Again, I cannot imagine how a thinking individual can defend such awful stuff on any grounds.
Same goes for those who believe junk social science.
Better to be honest about one's lust for it and try to refine one's appetite upward a bit toward less damaging stuff.
I wish you success.
Yep, it's true---wake up and smell the burning toast.
Women have been manipulated by men from time immemorial.
Check your history. Just because men can be 'led' in moments of erotic daze, in general they have shaped this world according to their wants--and women have been the support system. Men have had the access and power to do it. (something about not being encumbered with child bearing and rearing--ask any anthropologist)
Dont come off like such a simpleton--THINK!
You're equating "addictions" of the complicated psychological powder-keg vulnerabilities of the human sexual passion, with the comparatively prosaic emotions of "gambling, gaming," and other so-called hobbies?
Go waaay to the back of the classroom.
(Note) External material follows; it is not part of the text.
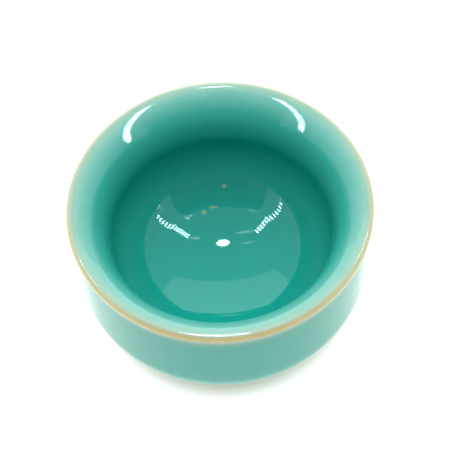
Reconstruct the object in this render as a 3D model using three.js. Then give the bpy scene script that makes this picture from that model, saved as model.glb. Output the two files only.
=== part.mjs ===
// Rice bowl: a thick-walled stoneware bowl with a flared lip and a turned foot ring, covered in
// a glassy celadon glaze. Every piece is a solid of revolution about +Z. Units are millimetres,
// and the origin is the centre of the plane that the foot rests on.
//
// The bowl is one fired clay body under four coats of glaze. Each coat is a thin shell that lies
// face to face on the clay, and its ends meet the ends of the coats beside it:
//   inner_glaze      the inside, from the middle of the floor up to the lip
//   lip_glaze        the rounded edge, where the glaze has run thin
//   outer_glaze      the outside, from the lip down to the glaze line on the foot ring
//   foot_well_glaze  the recess inside the foot ring
// Bare clay shows only on the foot ring, below the two glaze lines.
import * as THREE from 'three';

// ---- Driving dimensions ----------------------------------------------------------------

// Overall
const HEIGHT = 54.5;            // resting plane to the top of the lip
const RIM_RADIUS = 56;          // outermost edge of the lip
const WALL_THICKNESS = 14;      // with its glaze, where the inside is narrowest

// Lip
const LIP_OVERHANG = 0.8;       // how far the lip stands proud of the outer wall
const EDGE_RADIUS = 1.4;        // the rounded edge itself
const ROLL_RADIUS = 14.5;       // from the edge down into the bowl
const FLARE_RADIUS = 30;        // from the roll down to the inner wall
const ROLL_SLOPE = 58;          // degrees from level, where the roll meets the flare
const NECK_RADIUS = 12;         // hollow under the lip, outside

// Inside
const FLOOR_THICKNESS = 4.2;    // with its glaze, at the middle of the floor
const FLOOR_RADIUS = 81;        // dish of the floor
const CORNER_RADIUS = 22.8;     // between the floor and the inner wall

// Outside and foot ring
const HEEL_RADIUS = 17;         // lower outer corner of the body
const FOOT_HEIGHT = 3.9;
const FOOT_RADIUS = 32;         // outer radius of the foot ring at the resting plane
const FOOT_WIDTH = 4.2;         // width of the foot ring at the resting plane
const FOOT_TAPER = 6;           // degrees, the sides of the foot ring from upright
const FOOT_ROUND = 0.5;         // rounding of the foot ring's two lower edges
const FOOT_FILLET = 1.2;        // between the foot ring and the underside of the body
const WELL_DEPTH = 3;           // recess inside the foot ring
const WELL_FILLET = 1;          // between the foot ring and the recess

// Glaze
const GLAZE_THICKNESS = 0.7;    // on the floor and the walls
const LIP_GLAZE_THICKNESS = 0.3;
const GLAZE_TAPER = 9;          // distance beside the lip over which the glaze thickens
const WELL_GLAZE_THICKNESS = 0.5;
const GLAZE_LINE = 1.6;         // height of both glaze lines above the resting plane

// Facets
const SEGMENTS = 36;            // around the bowl; a multiple of 4 keeps the full width
const FACET_DEPTH = 0.12;       // how far a facet may lie from the arc that it stands for
const LARGEST_TURN = 45;        // degrees between neighbouring points on a small arc

// ---- Section ---------------------------------------------------------------------------

const radians = THREE.MathUtils.degToRad;
const UP = radians(90);
const OUTWARD = 0;
const DOWN = radians(-90);
const INWARD_ABOVE = radians(180);      // the inner wall, reached by turning up from the floor
const INWARD_BELOW = radians(-180);     // the foot ring's inner side, reached from underneath

// The bowl's surface in the R-Z half plane, drawn as a walk that keeps the solid on its right.
// The walk knows the direction of the surface's outward normal, as an angle from +R to +Z.
class Walk {
  constructor(r, z, normal) {
    this.r = r;
    this.z = z;
    this.normal = normal;
    this.travelled = 0;
    this.samples = [];
    this.mark();
  }

  // Keeps the present point and returns its index.
  mark() {
    this.samples.push({ r: this.r, z: this.z, normal: this.normal, travelled: this.travelled });
    return this.samples.length - 1;
  }

  // A straight stretch.
  run(length) {
    this.r += length * Math.sin(this.normal);
    this.z -= length * Math.cos(this.normal);
    this.travelled += length;
    return this.mark();
  }

  // A straight stretch that ends at the given height.
  runToHeight(z) {
    return this.run((this.z - z) / Math.cos(this.normal));
  }

  // A level stretch that ends on the axis.
  runToAxis() {
    this.travelled += this.r;
    this.r = 0;
    return this.mark();
  }

  // An arc to a new normal: hollow where the normal turns anticlockwise, round where clockwise.
  turn(toNormal, radius) {
    const fromNormal = this.normal;
    const side = toNormal > fromNormal ? 1 : -1;
    const centreR = this.r + side * radius * Math.cos(fromNormal);
    const centreZ = this.z + side * radius * Math.sin(fromNormal);
    const start = this.travelled;
    const facetTurn = Math.min(2 * Math.acos(1 - FACET_DEPTH / radius), radians(LARGEST_TURN));
    const steps = Math.ceil(Math.abs(toNormal - fromNormal) / facetTurn);
    let last;
    for (let i = 1; i <= steps; i++) {
      this.normal = fromNormal + (toNormal - fromNormal) * i / steps;
      this.r = centreR - side * radius * Math.cos(this.normal);
      this.z = centreZ - side * radius * Math.sin(this.normal);
      this.travelled = start + radius * Math.abs(this.normal - fromNormal);
      last = this.mark();
    }
    return last;
  }
}

const wallRadius = RIM_RADIUS - LIP_OVERHANG;
const innerRadius = wallRadius - WALL_THICKNESS;
const floorHeight = WELL_DEPTH + FLOOR_THICKNESS;

// The inside is a chain of tangent arcs: floor, corner, flare, roll and edge. The roll's slope
// at the edge is the one that makes the chain as wide as the wall and the lip.
const rollSlope = radians(ROLL_SLOPE);
const edgeSlope = Math.asin(
  (innerRadius + FLARE_RADIUS - (FLARE_RADIUS - ROLL_RADIUS) * Math.sin(rollSlope)
    - (RIM_RADIUS - EDGE_RADIUS)) / (ROLL_RADIUS - EDGE_RADIUS));
const flareHeight = HEIGHT - EDGE_RADIUS - (ROLL_RADIUS - EDGE_RADIUS) * Math.cos(edgeSlope)
  - (FLARE_RADIUS - ROLL_RADIUS) * Math.cos(rollSlope);
const floorReach = Math.asin((innerRadius - CORNER_RADIUS) / (FLOOR_RADIUS - CORNER_RADIUS));
const cornerHeight = floorHeight + FLOOR_RADIUS
  - (FLOOR_RADIUS - CORNER_RADIUS) * Math.cos(floorReach);

// The inner wall is the straight stretch between the corner and the flare. It is upright where
// the flare's centre is the higher one, and otherwise it leans out by just as much as the two
// arcs' common tangent does.
const wallLength = Math.abs(flareHeight - cornerHeight);
const wallLean = 2 * Math.atan2(Math.max(0, cornerHeight - flareHeight),
  FLARE_RADIUS + CORNER_RADIUS);

// The neck turns as far as it takes to come in by the overhang.
const neckTurn = Math.acos(1 - LIP_OVERHANG / (EDGE_RADIUS + NECK_RADIUS));

// Both sides of the foot ring are straight tapers through the resting plane at the foot ring's
// two radii. Each gives the radius at which an arc of its neighbour starts or ends.
const taper = radians(FOOT_TAPER);
const footInnerRadius = FOOT_RADIUS - FOOT_WIDTH;
const roundInset = FOOT_ROUND * (1 - Math.sin(taper)) / Math.cos(taper);
const roundTop = FOOT_ROUND * (1 - Math.sin(taper));
const wellFilletBase = WELL_DEPTH - WELL_FILLET * (1 - Math.sin(taper));

// The underside is level from the heel's arc to the foot ring's fillet. A foot ring too wide for
// that leaves no level part: the heel's arc then stops where the fillet's arc touches it, with
// the fillet's centre as far from the heel's centre as the two radii together.
const heelCentreR = wallRadius - HEEL_RADIUS;
const heelCentreZ = FOOT_HEIGHT + HEEL_RADIUS;
const filletCentreR = (z) => FOOT_RADIUS + (FOOT_FILLET + z * Math.sin(taper)) / Math.cos(taper);
const levelLength = heelCentreR - filletCentreR(FOOT_HEIGHT - FOOT_FILLET);

function heelEnd() {
  if (levelLength >= 0) return DOWN;
  const lean = Math.tan(taper);
  const across = filletCentreR(0) - heelCentreR;
  const a = 1 + lean * lean;
  const b = lean * across - heelCentreZ;
  const c = across * across + heelCentreZ * heelCentreZ - (HEEL_RADIUS + FOOT_FILLET) ** 2;
  const z = (-b - Math.sqrt(b * b - a * c)) / a;
  return Math.atan2(z - heelCentreZ, filletCentreR(z) - heelCentreR);
}

const walk = new Walk(0, floorHeight, UP);
walk.turn(UP + floorReach, FLOOR_RADIUS);
walk.turn(INWARD_ABOVE - wallLean, CORNER_RADIUS);
walk.run(wallLength);
walk.turn(UP + rollSlope, FLARE_RADIUS);
const lipInside = walk.turn(UP + edgeSlope, ROLL_RADIUS);
walk.turn(UP, EDGE_RADIUS);
walk.turn(OUTWARD, EDGE_RADIUS);
const lipOutside = walk.turn(OUTWARD - neckTurn, EDGE_RADIUS);
walk.turn(OUTWARD, NECK_RADIUS);
walk.runToHeight(heelCentreZ);
walk.turn(heelEnd(), HEEL_RADIUS);
if (levelLength > 0) walk.run(levelLength);
walk.turn(OUTWARD - taper, FOOT_FILLET);
const outerLine = walk.runToHeight(GLAZE_LINE);
walk.runToHeight(roundTop);
walk.turn(DOWN, FOOT_ROUND);
walk.run(walk.r - (footInnerRadius + roundInset));
walk.turn(INWARD_BELOW + taper, FOOT_ROUND);
const wellLine = walk.runToHeight(GLAZE_LINE);
walk.runToHeight(wellFilletBase);
walk.turn(DOWN, WELL_FILLET);
const wellMiddle = walk.runToAxis();
const samples = walk.samples;

// ---- Glaze -----------------------------------------------------------------------------

// The glaze is thin over the edge and thickens smoothly on both sides of it.
function glazeThickness(index) {
  if (index >= wellLine) return WELL_GLAZE_THICKNESS;
  const here = samples[index].travelled;
  const fromLip = Math.max(samples[lipInside].travelled - here,
    here - samples[lipOutside].travelled);
  const share = THREE.MathUtils.smoothstep(fromLip, 0, GLAZE_TAPER);
  return THREE.MathUtils.lerp(LIP_GLAZE_THICKNESS, GLAZE_THICKNESS, share);
}

function surfacePoint(index) {
  return new THREE.Vector2(samples[index].r, samples[index].z);
}

// The point of the clay that lies under a point of the glazed surface.
function clayPoint(index) {
  const { normal } = samples[index];
  const under = new THREE.Vector2(Math.cos(normal), Math.sin(normal));
  under.multiplyScalar(-glazeThickness(index)).add(surfacePoint(index));
  if (samples[index].r === 0) under.x = 0;
  return under;
}

// Points first to last, in either order.
function stretch(pointAt, first, last) {
  const step = Math.sign(last - first);
  const points = [];
  for (let i = first; i !== last + step; i += step) points.push(pointAt(i));
  return points;
}

// A coat's section: out along its surface and back along the clay. A coat that reaches the axis
// starts and ends there, and a ring closes on its first point.
function coat(first, last) {
  if (last === wellMiddle) {
    return [...stretch(clayPoint, last, first), ...stretch(surfacePoint, first, last)];
  }
  const section = [...stretch(surfacePoint, first, last), ...stretch(clayPoint, last, first)];
  if (first !== 0) section.push(section[0].clone());
  return section;
}

// The clay's section: under the glaze down to the outer glaze line, bare round the foot ring to
// the inner glaze line, and under the glaze again to the axis.
const claySection = [
  ...stretch(clayPoint, 0, outerLine),
  ...stretch(surfacePoint, outerLine, wellLine),
  ...stretch(clayPoint, wellLine, wellMiddle),
];

// ---- Pieces ----------------------------------------------------------------------------

const clay = new THREE.MeshStandardMaterial({ color: 0xb58a62, roughness: 0.85, metalness: 0 });
const deepGlaze = new THREE.MeshStandardMaterial({ color: 0x2b9480, roughness: 0.06, metalness: 0 });
const amberGlaze = new THREE.MeshStandardMaterial({ color: 0xd0b578, roughness: 0.1, metalness: 0 });
const paleGlaze = new THREE.MeshStandardMaterial({ color: 0x86c6b2, roughness: 0.06, metalness: 0 });

// Turns a section about +Z. A lathe turns about +Y, so it is tipped up afterwards.
function turned(name, section, material) {
  const geometry = new THREE.LatheGeometry([...section].reverse(), SEGMENTS);
  geometry.rotateX(UP);
  const mesh = new THREE.Mesh(geometry, material);
  mesh.name = name;
  return mesh;
}

const bowl = new THREE.Group();
bowl.name = 'rice_bowl';
bowl.add(
  turned('clay_body', claySection, clay),
  turned('inner_glaze', coat(0, lipInside), deepGlaze),
  turned('lip_glaze', coat(lipInside, lipOutside), amberGlaze),
  turned('outer_glaze', coat(lipOutside, outerLine), paleGlaze),
  turned('foot_well_glaze', coat(wellLine, wellMiddle), paleGlaze),
);

export default bowl;
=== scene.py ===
"""Rice bowl: a turned stoneware body under four coats of celadon glaze, on a pale studio floor.

The body and each coat are closed solids of revolution about +Z. One outline of the glazed bowl
gives them all: the clay's surface is that outline moved inwards by the glaze's thickness, and a
coat is the part of the outline from one end to the other, closed along the clay below it.
Lengths are metres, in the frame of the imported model.
"""
import functools
import math
import typing

import bpy
import numpy as np
from bpy.props import FloatProperty, FloatVectorProperty, IntProperty, PointerProperty
from mathutils import Matrix, Vector


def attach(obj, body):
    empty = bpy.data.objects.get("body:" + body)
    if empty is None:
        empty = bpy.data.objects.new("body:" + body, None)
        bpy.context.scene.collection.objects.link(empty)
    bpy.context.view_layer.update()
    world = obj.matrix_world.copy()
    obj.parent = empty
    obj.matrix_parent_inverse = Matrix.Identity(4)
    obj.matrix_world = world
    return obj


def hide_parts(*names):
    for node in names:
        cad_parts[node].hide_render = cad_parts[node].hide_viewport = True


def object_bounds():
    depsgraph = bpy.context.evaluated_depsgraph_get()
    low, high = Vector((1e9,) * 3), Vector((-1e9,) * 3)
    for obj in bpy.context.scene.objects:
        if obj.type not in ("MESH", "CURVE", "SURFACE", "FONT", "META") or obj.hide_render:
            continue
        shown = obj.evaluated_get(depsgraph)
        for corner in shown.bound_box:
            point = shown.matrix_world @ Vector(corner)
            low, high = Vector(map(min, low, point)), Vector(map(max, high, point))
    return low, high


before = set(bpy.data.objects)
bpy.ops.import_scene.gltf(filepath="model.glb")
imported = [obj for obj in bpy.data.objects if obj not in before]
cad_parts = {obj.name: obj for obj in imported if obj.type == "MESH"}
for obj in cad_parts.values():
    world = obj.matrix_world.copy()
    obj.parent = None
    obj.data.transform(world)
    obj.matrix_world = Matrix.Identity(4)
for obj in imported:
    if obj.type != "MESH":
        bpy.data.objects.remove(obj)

bl_info = {
    "name": "Rice Bowl",
    "version": (1, 0, 0),
    "blender": (4, 5, 0),
    "location": "3D View > Sidebar > Rice Bowl",
    "description": "Builds a glazed rice bowl around its packed model and sets a studio round it",
    "category": "Add Mesh",
}

CAD_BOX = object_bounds()
CAD_HIGH = CAD_BOX[1]           # its far upper corner: rim radius, rim radius, height
BODY = "root"
MM = 0.001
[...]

You're not close to getting this right.
One small fallacy:
Peeping Toms watch others WITHOUT their consent;
"Users of porn" watch others WITH their consent.
That funny personal freedom issue comes up again...
"Consent" of an underage 14 yr old runaway strung out on dope dispensed by her porn merchant pimp--yeah, that is some crisp, coherent consent...(well, if it makes you feel better in putting more money into that porn merchant SOB's pocket...)
You guys will say ANYTHING to keep your damn porn...selfish and outrageous.
Cannot imagine how any civilzed, intelligent, self-proclaimed 'humane' man would ever defend this poison..Shows the power of it's insidious addiction."
In a nutshell.
Of course addicts or "mere users" always deny any deleterious effects or bondage to said substance.